Enforcement Does Not Violate Any Express Statutory Policy of the Exchange Act’s Exclusive Federal Jurisdiction Provision
The court also found that the Exchange Act’s exclusive federal jurisdiction provision, 15 U.S.C. § 78aa, does not provide a clear statutory declaration and instead merely forbids non-federal courts from adjudicating Section 14(a) claims. The court pointed out that the company’s bylaws did not force the Delaware Court of Chancery to adjudicate the derivative claim and would only result in the claim being dismissed in federal court. Therefore, the court concluded, “enforcement of the forum-selection clause does not violate any express statutory policy of the Exchange Act’s exclusive federal jurisdiction provision.”

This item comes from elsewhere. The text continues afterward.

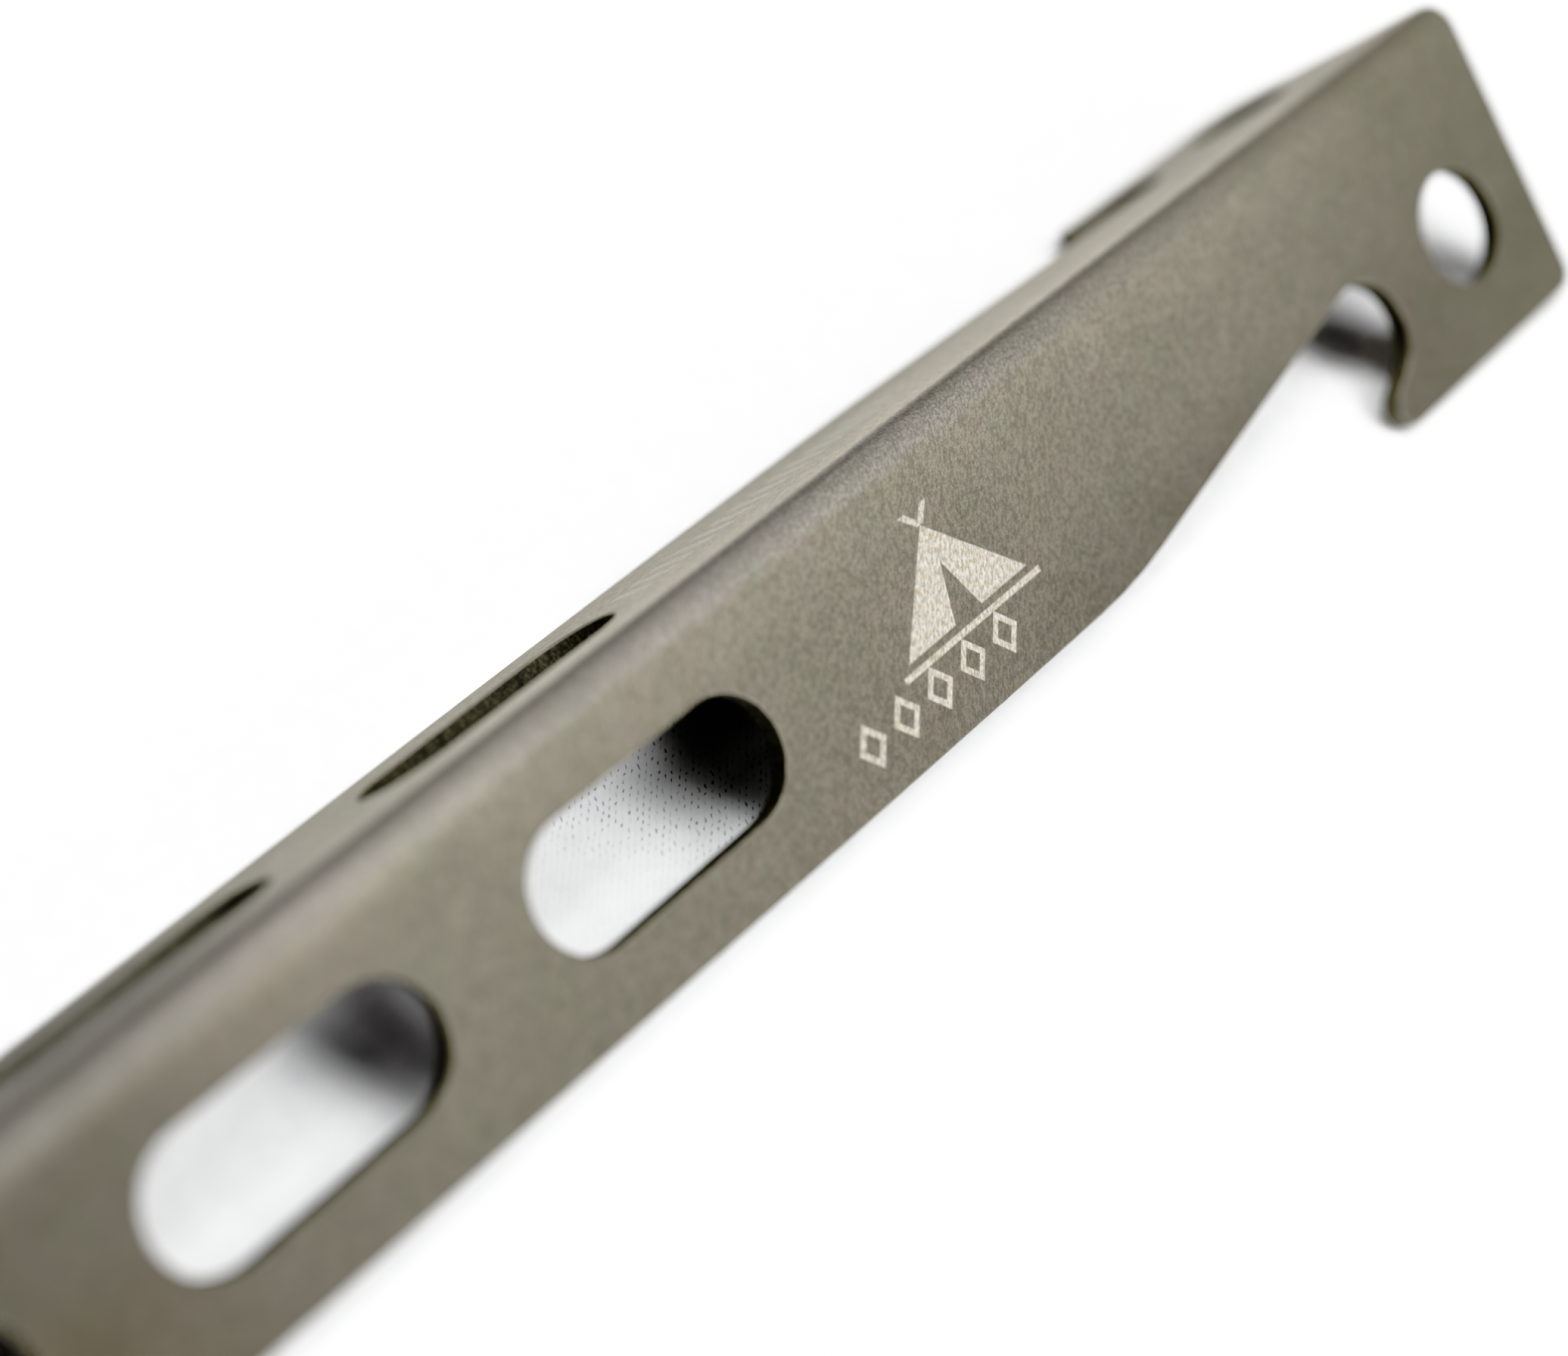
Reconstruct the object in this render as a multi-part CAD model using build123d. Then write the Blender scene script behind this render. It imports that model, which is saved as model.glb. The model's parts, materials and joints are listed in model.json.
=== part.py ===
from build123d import *
import math
import os

# Tent stake: one blank of thin titanium sheet, slotted, notched and folded
# once along its length into a V channel.  Units are mm, +Z is up.
#
# Frame: the stake lies along X with its ridge up, head end at +X and point
# at -X.  The origin is at the bottom centre of the bounding box.
#
# Places on a flange are (along, across):
#   along   distance from the head end towards the point
#   across  distance down the flange from the sharp line where the two outer
#           flange planes would meet
# Side -1 is the -Y flange, +1 the +Y flange.

SIDES = (-1, 1)

# ---- sheet and fold ----
LENGTH = 165.0            # head end to point
SHEET = 1.0               # sheet thickness
V_ANGLE = 84.0            # angle between the two flanges, inside the V
BEND_R = 1.3              # outer radius of the fold

# ---- flange outline; widths are measured across, to the free edge ----
HEAD_W = 14.23
HEAD_CORNER_R = 1.0       # outer corner of the head
HOOK_TIP_R = 0.88
HOOK_TIP_ALONG = 14.0     # reach of the hook tip towards the point
HOOK_SLOPE = 0.554        # slope of the hook's inner edge
SEAT_CENTRE = (13.66, 9.93)  # round guy-line seat behind the hook
SEAT_R = 2.4
RAMP_SLOPE = 0.202        # slope of the lead-in from body edge to seat
RAMP_BLEND_R = 22.0       # blend between lead-in and body edge
BODY_W = 11.1
TAPER_ALONG = 129.0       # where the flanges start to narrow
TAPER_BLEND_R = 25.0      # blend at the start of the taper
POINT_W = 2.6             # width at the point, before rounding
POINT_R = 1.4             # rounding of the point

# ---- holes and slots in each flange ----
HOLE_PLACE = (5.48, 8.72)
HOLE_D = 4.95
SLOT_COUNT = 5
FIRST_SLOT_ALONG = 55.46
SLOT_PITCH = 16.6
SLOT_ACROSS = 6.05
SLOT_W = 4.9
SLOT_L = 11.95

# ---- edge softening from blasting and tumbling ----
EDGE_R = 0.12

# ---- cutters: reach to each side of a flange's outer face, and overhang ----
TRIM_DEPTH = 3.0
HOLE_DEPTH = 1.9
END_MARGIN = 2.0          # past the head end and the point
SIDE_MARGIN = 6.0         # past the free edge of the head

HALF_ANGLE = math.radians(V_ANGLE / 2)
SIN_HALF = math.sin(HALF_ANGLE)
COS_HALF = math.cos(HALF_ANGLE)

# height of the sharp line above the lowest corners of the unrounded section
APEX_Z = HEAD_W * COS_HALF + SHEET * SIN_HALF


# ---- drawing helpers ----
def arc(centre, radius, start, end):
    """Start, middle and end points of an arc, from its angles in degrees."""
    angles = [math.radians(a) for a in (start, (start + end) / 2, end)]
    return [(centre[0] + radius * math.cos(a), centre[1] + radius * math.sin(a))
            for a in angles]


def closed_face(plane, runs):
    """Face bounded by runs: single points or three-point arcs, joined by lines."""
    with BuildSketch(plane) as sketch:
        with BuildLine():
            previous = runs[-1][-1]
            for run in runs:
                if run[0] != previous:
                    Line(previous, run[0])
                if len(run) == 3:
                    ThreePointArc(*run)
                previous = run[-1]
        make_face()
    return sketch.sketch


def flange_normal(side):
    return Vector(0, side * COS_HALF, SIN_HALF)


def flange_plane(side):
    """Outer face of a flange: local x along +X, local z outward."""
    return Plane(origin=(0, 0, APEX_Z), x_dir=(1, 0, 0), z_dir=flange_normal(side))


def local(side, place):
    """Coordinates on the flange plane of an (along, across) place."""
    along, across = place
    return (LENGTH / 2 - along, side * across)


# ---- folded channel before cutting ----
def channel():
    """Outer V with its rounded fold and, one sheet inside it, the inner V."""
    def free_corner(side, depth):
        y = side * (HEAD_W * SIN_HALF - depth * COS_HALF)
        z = APEX_Z - HEAD_W * COS_HALF - depth * SIN_HALF
        return [(y, z)]

    fold_centre = (0, APEX_Z - BEND_R / SIN_HALF)
    right = V_ANGLE / 2       # angle of the +Y flange's outward normal
    left = 180 - right
    section = closed_face(Plane.YZ, [
        free_corner(-1, 0),
        arc(fold_centre, BEND_R, left, right),
        free_corner(1, 0),
        free_corner(1, SHEET),
        arc(fold_centre, BEND_R - SHEET, right, left),
        free_corner(-1, SHEET),
    ])
    return extrude(section, amount=LENGTH / 2, both=True)


# ---- flange outline ----
def free_edge():
    """Runs of (along, across) places following the free edge, head to point."""
    hook_angle = math.degrees(math.atan(HOOK_SLOPE))
    hook_centre = (HOOK_TIP_ALONG - HOOK_TIP_R, HEAD_W - HOOK_TIP_R)

    # the lead-in leaves the seat tangentially and climbs to the body edge
    ramp = math.atan(RAMP_SLOPE)
    ramp_angle = math.degrees(ramp)
    seat = arc(SEAT_CENTRE, SEAT_R, 90 + hook_angle, 270 + ramp_angle)
    seat_end = seat[-1]
    ramp_top = seat_end[0] + (BODY_W - seat_end[1]) / RAMP_SLOPE
    body_start = ramp_top + RAMP_BLEND_R * math.tan(ramp / 2)

    taper = math.atan((BODY_W - POINT_W) / (LENGTH - TAPER_ALONG))
    taper_angle = math.degrees(taper)
    body_end = TAPER_ALONG - TAPER_BLEND_R * math.tan(taper / 2)

    point_cut = POINT_R * math.tan((math.pi / 2 - taper) / 2)
    point_centre = (LENGTH - POINT_R, POINT_W - point_cut)
    return [
        arc((HEAD_CORNER_R, HEAD_W - HEAD_CORNER_R), HEAD_CORNER_R, 180, 90),
        arc(hook_centre, HOOK_TIP_R, 90, 0),
        arc(hook_centre, HOOK_TIP_R, 0, hook_angle - 90),
        seat,
        arc((body_start, BODY_W - RAMP_BLEND_R), RAMP_BLEND_R, 90 + ramp_angle, 90),
        arc((body_end, BODY_W - TAPER_BLEND_R), TAPER_BLEND_R, 90, 90 - taper_angle),
        arc(point_centre, POINT_R, 90 - taper_angle, 0),
    ]


def waste(side):
    """What is trimmed away from one flange, outside its free edge."""
    edge = free_edge()
    far = HEAD_W + SIDE_MARGIN
    runs = [
        [(-END_MARGIN, far)],
        [(-END_MARGIN, HEAD_W - HEAD_CORNER_R)],
        *edge,
        [(LENGTH + END_MARGIN, edge[-1][-1][1])],
        [(LENGTH + END_MARGIN, far)],
    ]
    local_runs = [[local(side, place) for place in run] for run in runs]
    return extrude(closed_face(flange_plane(side), local_runs),
                   amount=TRIM_DEPTH, both=True)


def holes(side):
    """Round head hole and the row of slots in one flange."""
    slots = [local(side, (FIRST_SLOT_ALONG + i * SLOT_PITCH, SLOT_ACROSS))
             for i in range(SLOT_COUNT)]
    with BuildSketch(flange_plane(side)) as sketch:
        with Locations(local(side, HOLE_PLACE)):
            Circle(HOLE_D / 2)
        with Locations(*slots):
            SlotOverall(SLOT_L, SLOT_W)
    return extrude(sketch.sketch, amount=HOLE_DEPTH, both=True)


# ---- edges to soften ----
def is_fold_seam(edge, direction):
    """Smooth seam where a flat flange runs into the fold."""
    centre = edge.center()
    return (abs(direction.X) >= 0.999
            and abs(centre.Y) < BEND_R * 1.05
            and centre.Z > APEX_Z - BEND_R * 2.2)


def is_through_sheet(edge, direction):
    """Short edge through the sheet thickness, along a flange normal."""
    return (edge.length < SHEET * 1.05
            and max(abs(direction.dot(flange_normal(side))) for side in SIDES) > 0.99)


def is_softened(edge):
    if edge.geom_type != GeomType.LINE:
        return True
    direction = edge.tangent_at(0.5)
    return not (is_fold_seam(edge, direction) or is_through_sheet(edge, direction))


# ---- build ----
def stake_body():
    body = channel()
    for side in SIDES:
        body = body - waste(side) - holes(side)
    # keep the stake itself, without any sliver left by the cuts
    body = body.solids().sort_by(SortBy.VOLUME)[-1]
    body = fillet([edge for edge in body.edges() if is_softened(edge)], EDGE_R)
    body = body.solids()[0]

    # origin to the bottom centre of the bounding box
    box = body.bounding_box()
    body = body.moved(Location((-(box.min.X + box.max.X) / 2,
                                -(box.min.Y + box.max.Y) / 2,
                                -box.min.Z)))
    body.label = "stake_body"
    return body


os.makedirs("parts", exist_ok=True)
export_step(stake_body(), "parts/stake_body.step")
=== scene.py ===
import bpy, bmesh, json, math
from mathutils import Vector, Matrix


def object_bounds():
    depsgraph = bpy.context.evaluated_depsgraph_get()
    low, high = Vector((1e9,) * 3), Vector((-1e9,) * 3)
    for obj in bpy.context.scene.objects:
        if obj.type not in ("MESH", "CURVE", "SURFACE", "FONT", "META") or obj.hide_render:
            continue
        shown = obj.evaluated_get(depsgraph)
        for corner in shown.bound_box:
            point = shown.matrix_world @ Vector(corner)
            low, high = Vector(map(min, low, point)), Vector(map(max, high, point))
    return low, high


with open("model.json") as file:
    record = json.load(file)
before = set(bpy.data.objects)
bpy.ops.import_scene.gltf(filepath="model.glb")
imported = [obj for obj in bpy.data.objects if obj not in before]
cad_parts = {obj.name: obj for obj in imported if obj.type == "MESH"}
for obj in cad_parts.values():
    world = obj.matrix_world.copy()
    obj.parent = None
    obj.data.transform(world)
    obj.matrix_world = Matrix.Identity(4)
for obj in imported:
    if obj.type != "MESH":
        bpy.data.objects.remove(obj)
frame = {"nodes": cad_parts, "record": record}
cad_lo, cad_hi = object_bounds()

MM = 0.001
sc = bpy.context.scene
stake = frame["nodes"]["stake_body"]

# ------------------------------------------------------------------ frame data
# The record's mounts give the fold: both head holes lie on the flange planes,
# so their axes are the flange normals.
mounts = {m["name"]: m for m in frame["record"]["mounts"]}
n_front = Vector(mounts["guy_hole_front"]["axis"]).normalized()
AL = math.asin(n_front.z)                      # half the V angle
SA, CA = math.sin(AL), math.cos(AL)
HX = cad_hi.x                                  # x of the head end
p_hole = Vector(mounts["guy_hole_front"]["pos_m"])
SHEET = 1.0 * MM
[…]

Federal Courts’ Obligation to Hear Cases Is Overcome by the Strong Presumption in Favor of Enforcing Forum-Selection Clauses
As to plaintiff’s argument that federal courts are obliged to hear cases within their exclusive jurisdiction, the court determined that “this obligation is overcome by the strong presumption in favor of enforcing forum-selection clauses ‘regardless [of] whether the clause points to a state court, a foreign court, or another federal court.’” Quoting
Sun v. Advanced China Healthcare, 901 F.3d 1081 (9th Cir. 2018).
[1] Section 78aa states in relevant part: “[t]he district courts of the United States . . . shall have exclusive jurisdiction of violations of this chapter.” This section further provides that “[a]ny suit or action . . . may be brought in any such district or in the district wherein the defendant is found.”

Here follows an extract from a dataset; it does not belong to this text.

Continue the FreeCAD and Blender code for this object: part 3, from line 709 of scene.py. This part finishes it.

[2] Under M/S Bremen, the three principles that establish extraordinary circumstances, are: (1) when the forum-selection clause is invalid because of fraud or overreaching, (2) when enforcement of the clause would contravene a strong public policy of the forum in which suit is brought, whether declared by statute or by judicial decision, or (3) when the forum would be so gravely difficult and inconvenient that plaintiff will for all practical purposes be deprived of his or her day in court.